Task directions: Reproduce all of the material word for word.

--- --- ---

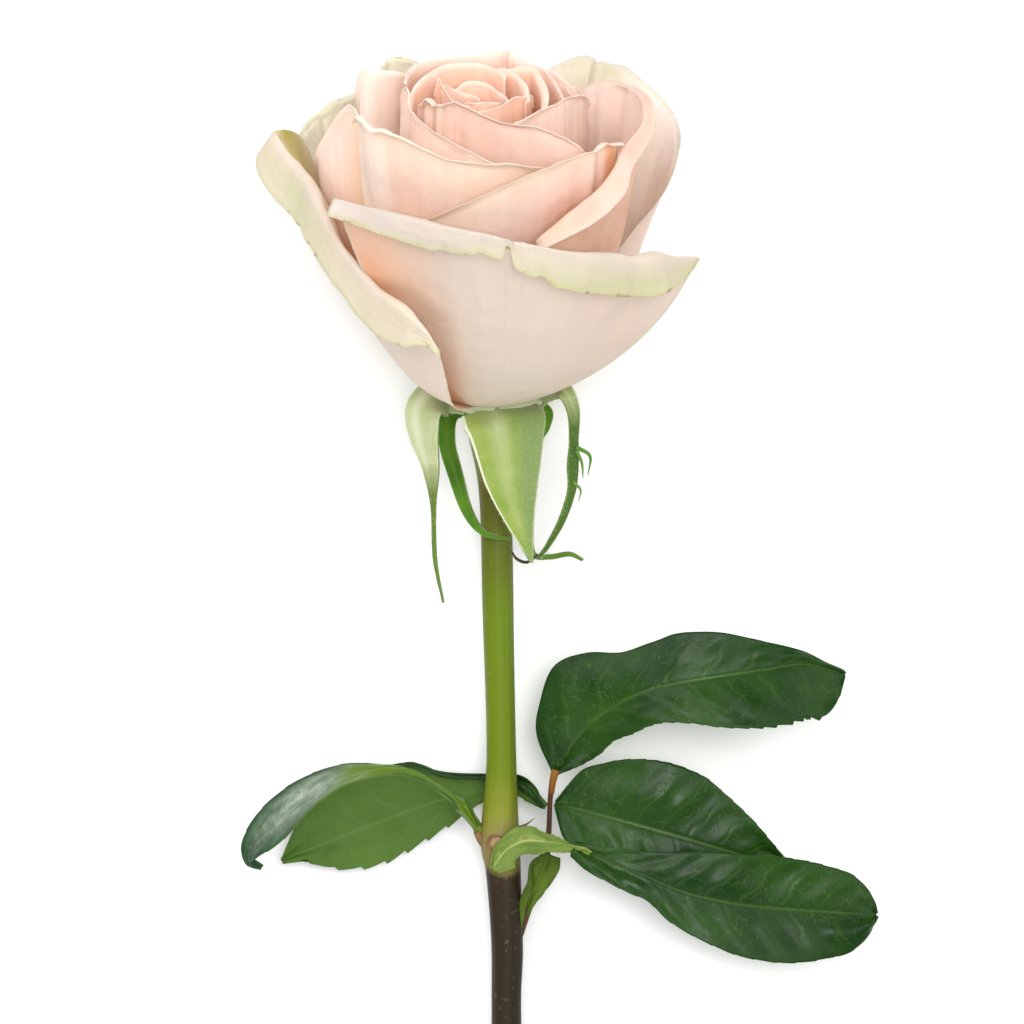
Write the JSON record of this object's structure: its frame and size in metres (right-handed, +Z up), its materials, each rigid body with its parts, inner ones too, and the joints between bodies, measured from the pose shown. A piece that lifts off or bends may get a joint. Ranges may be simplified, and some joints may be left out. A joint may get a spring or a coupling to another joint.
{
  "type": "cut rose",
  "caption": "Cut rose laid on its side: a full, creamy pink bloom with layered petals, reflexed green sepals, a leafy stem with serrated leaflets and a slanted cut end.",
  "frame": {"origin": "on the surface the rose lies on, below the middle of its bounding box", "axes": "+Z up from that surface; +Y along the stem, from the cut end towards the bloom; +X to the right of someone who looks down on the rose with the bloom at the top"},
  "size_m": [0.1412, 0.2482, 0.0856],
  "materials": {
    "petal": "soft satin, translucent at the rims",
    "stem": "smooth, slightly waxy",
    "sepal": "matte, finely woolly",
    "leaf": "glossy above, matte below"
  },
  "bodies": {
    "root": {"stem": "stem", "heart_petals": "petal", "petal_front": "petal", "petal_left": "petal", "petal_right": "petal", "petal_back_left": "petal", "petal_back": "petal", "petal_second_front": "petal", "petal_second_right": "petal", "petal_second_back_left": "petal", "petal_second_back": "petal", "sepal_left": "sepal", "sepal_back_left": "sepal", "sepal_front": "sepal", "sepal_right": "sepal", "sepal_back_right": "sepal", "leaf_left": "leaf", "leaf_lower_right": "leaf", "leaf_compound": "leaf"}
  },
  "joints": []
}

--- --- ---

Answer:
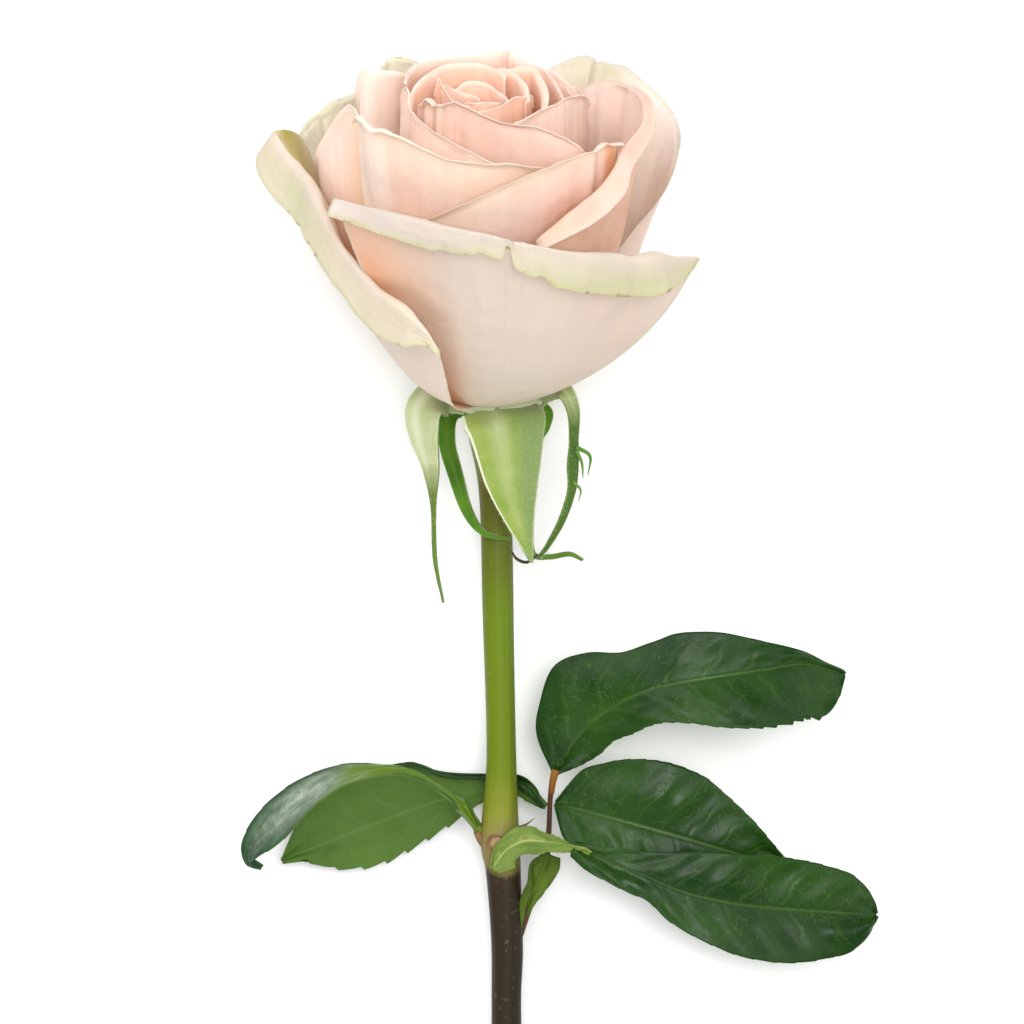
Write the JSON record of this object's structure: its frame and size in metres (right-handed, +Z up), its materials, each rigid body with its parts, inner ones too, and the joints between bodies, measured from the pose shown. A piece that lifts off or bends may get a joint. Ranges may be simplified, and some joints may be left out. A joint may get a spring or a coupling to another joint.
{
  "type": "cut rose",
  "caption": "Cut rose laid on its side: a full, creamy pink bloom with layered petals, reflexed green sepals, a leafy stem with serrated leaflets and a slanted cut end.",
  "frame": {"origin": "on the surface the rose lies on, below the middle of its bounding box", "axes": "+Z up from that surface; +Y along the stem, from the cut end towards the bloom; +X to the right of someone who looks down on the rose with the bloom at the top"},
  "size_m": [0.1412, 0.2482, 0.0856],
  "materials": {
    "petal": "soft satin, translucent at the rims",
    "stem": "smooth, slightly waxy",
    "sepal": "matte, finely woolly",
    "leaf": "glossy above, matte below"
  },
  "bodies": {
    "root": {"stem": "stem", "heart_petals": "petal", "petal_front": "petal", "petal_left": "petal", "petal_right": "petal", "petal_back_left": "petal", "petal_back": "petal", "petal_second_front": "petal", "petal_second_right": "petal", "petal_second_back_left": "petal", "petal_second_back": "petal", "sepal_left": "sepal", "sepal_back_left": "sepal", "sepal_front": "sepal", "sepal_right": "sepal", "sepal_back_right": "sepal", "leaf_left": "leaf", "leaf_lower_right": "leaf", "leaf_compound": "leaf"}
  },
  "joints": []
}